Евгений Богатырёв: Я не могу провести какую-то границу между его поведением на сцене и в быту. Мне кажется, что Слава оставался самим собою и там, и здесь. Даже сняв галстук, он все равно вел себя естественно. Так он был воспитан, и какой-то особой разницы между публичной площадкой, сценой и частной обстановкой не было. Надо обратить еще внимание на его особую органику. Он относился к людям, которые никогда ничего не изображают, они просто ведут себя естественно. Таким был ваш отец. Он четко осознавал свое место в жизни, не будучи человеком тщеславным, но будучи человеком самодостаточным, понимающим и знающим себе цену. Но вот каких-то поведенческих изменений в разных ситуациях не было. По крайней мере, я не был свидетелем подобных метаморфоз. Мало того, я не могу засвидетельствовать, что в каких-то особых ситуациях он вел себя агрессивно, проявлял не самые привлекательные черты своего характера. Мне кажется, они в нем вовсе отсутствовали. Он при всей своей значительной личности был человеком абсолютно скромным. И даже в этой скромности было осознание какой-то своей органики. Никогда не забуду одного давнего случая. Мы еще ходили по одним и тем же маршрутам. Я оказался вечером, даже не помню почему, на станции метро «Белорусская» и вдруг встречаю бегущего с баулом Славу. Привет, привет. Я говорю: «Слава, ты почему здесь? Куда бежишь в такое время, да еще и с грузом?» Он ответил, что спешит на поезд то ли в Минск, то ли в какой-то другой город, в сторону западной границы. Первый вопрос, который я задал: «Слава, а что ты, такой уставший, такси себе не заказал?» Он говорит: «Вымотался, конечно, но по большому счету лучше пробежаться, воспользоваться общественным транспортом и не опоздать на поезд». Сказал это и побежал дальше. Кстати, вот еще одно качество – это его абсолютная обязательность. Если Слава обещал что-то сделать или где-то появиться, то слово свое всегда держал. Будь это его выступление или просто присутствие, но если он сказал, значит, непременно будет. Должно произойти какое-то чрезвычайно важное событие, на уровне какого-то форс-мажора, чтобы Слава не пришел. Такого я просто не припомню.

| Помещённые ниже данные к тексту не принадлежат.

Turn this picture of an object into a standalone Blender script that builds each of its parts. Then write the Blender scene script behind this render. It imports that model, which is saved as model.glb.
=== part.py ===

Евгений Богатырёв: Помню один из интереснейших с ним разговоров. Речь шла о сыновьях. У него два сына, у меня два сына. Для меня это был очень важный разговор. Тема обозначилась как-то стихийно, и ее обсуждение заняло у нас не пять минут. О сыновьях говорили много, потом перешли к нашим родовым корням. Он вспомнил отца, свою семью. И я тоже. Вряд ли, окажись в другой обстановке, он с кем-то начал бы разговор на эту тему. Во всяком случае, такой разговор состоялся. Искренний, добрый и не то чтобы крик души, но очень сердечный. Это был долгий разговор. Он состоял из каких-то мыслей вслух о судьбе вообще, о собственной судьбе, о судьбе своих близких. Каким-то особым образом он доставил нам обоим душевную радость. Не хочу сейчас говорить о его содержании. Слишком много в нем личного и личностного. Мы говорили о вещах светлых и печальных. Как у Пушкина, «печаль моя светла». Интонация этого разговора была всегда светлая. Ведь Слава всегда был к тому же большим мечтателем. Ну, это вы знаете не хуже меня. Многие мечты Славы, между прочим, были осуществлены. Кстати, наш разговор о детях был еще в то время, когда Слава не был дедом. Это как раз та ситуация, когда он, говоря о вас с братом, многого от вас ждал, на многое рассчитывал и, в общем-то, по большому счету не ошибся. Вы оказались детьми своего отца.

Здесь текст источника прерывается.